Dans une organisation agile comme la nôtre qui a toujours priorisé le bien-être des collaborateurices, la semaine de 4 jours est une option qui est envisagée. Un groupe de travail s’est donc constitué afin de trouver la meilleure manière de l’appliquer chez Loyco. Un test va d’ailleurs prochainement être mené sur six mois dans l’une de nos plus grandes équipes.

Comme nous l’avons fait pour notre modèle de management, inspiré de l’holacracy, nous avons imaginé une solution adaptée à nos besoins. La proposition du groupe de travail, qui correspond le mieux à notre contexte et qui s’est basé sur les résultats d’un questionnaire adressé à l’équipe concernée, est la suivante:

  • Réduire les heures hebdomadaires de travail par semaine pour un emploi à plein temps (100%).
  • Proposer l’aménagement du temps de travail, ce qui ouvrirait plusieurs options pour un employé travaillant à temps plein, telle que, notamment:
  1. Continuer de travailler sur cinq jours, mais avec une moyenne journalière de travail réduite
  2. Condenser la semaine de travail sur 4 ou 4.5 jours

Nous verrons quelles conclusions ressortent de ce test!

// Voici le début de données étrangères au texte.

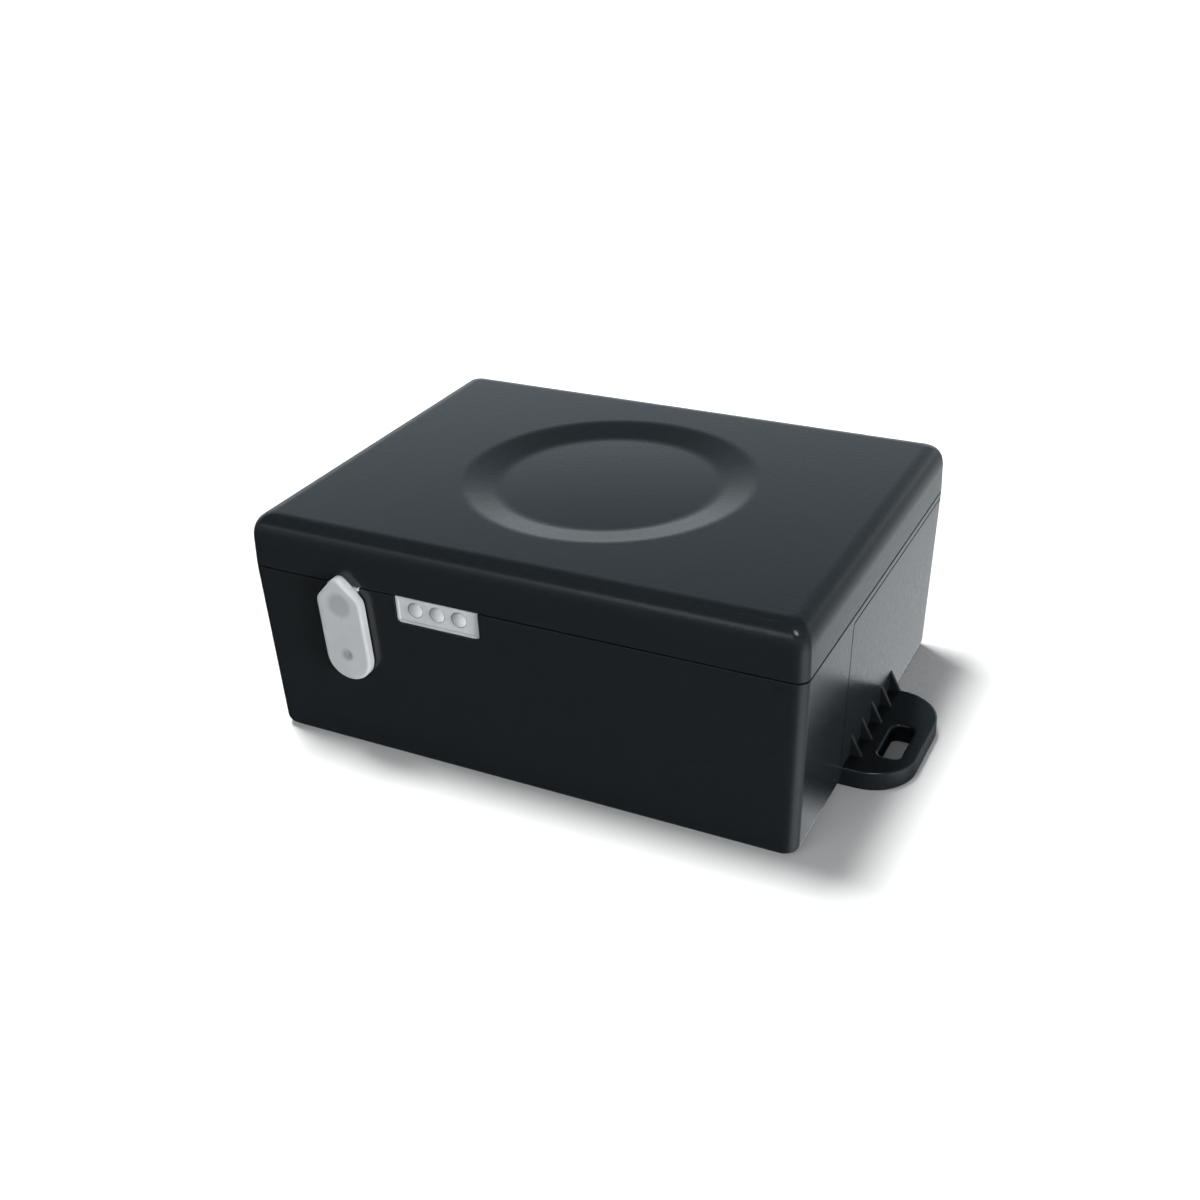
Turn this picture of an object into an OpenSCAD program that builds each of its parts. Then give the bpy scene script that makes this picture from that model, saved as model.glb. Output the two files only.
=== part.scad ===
// Battery tracker in a black two-part case with two mounting ears
// X runs along the front, Y to the rear and Z up
// The origin is the middle of the underside

/* [Case] */
// Width of the case at the parting line
case_w = 106; // [104:0.5:120]
// Depth of the case at the parting line
case_d = 80.7; // [80:0.1:95]
// Height of the closed case
case_h = 45.1; // [44.6:0.1:56]
// Height of the lid above the parting line
lid_h = 10.2; // [9.6:0.1:11]
// Thickness of the side walls at the parting line
wall_t = 2.6; // [2.4:0.1:3]
// Thickness of the floor
floor_t = 2.4; // [1.8:0.1:2.8]
// Thickness of the lid's top
lid_t = 2.4; // [1.8:0.1:3]
// Draft of the base's walls in degrees
base_draft = 1.8; // [0.5:0.1:2.2]
// Draft of the lid's walls in degrees
lid_draft = 0.9; // [0.2:0.1:1.5]
// Radius of the upright corners
corner_r = 2.4; // [2:0.1:5]
// Radius of the upright corners at the lid's top
top_corner_r = 1.2; // [0.6:0.1:3]
// Radius round the lid's top edge
lid_edge_r = 5; // [4:0.1:6]
// Radius round the underside's edge
base_edge_r = 2; // [1.5:0.1:3]
// Radius of the upright corners inside
cavity_r = 1.5; // [0.8:0.1:3]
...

La semaine de 4 jours n’est ni une baguette magique ni une solution universelle. Mais elle incarne un changement de paradigme dans notre rapport au temps, à la productivité et au bien-être. Si elle reste marginale en Suisse, les expériences concrètes menées ici et ailleurs montrent qu’elle est tout sauf un gadget.

Et si on commençait, simplement, par poser la question dans nos organisations?

NDLR: Cet article a été rédigé en français et traduit de manière automatique en anglais et en allemand.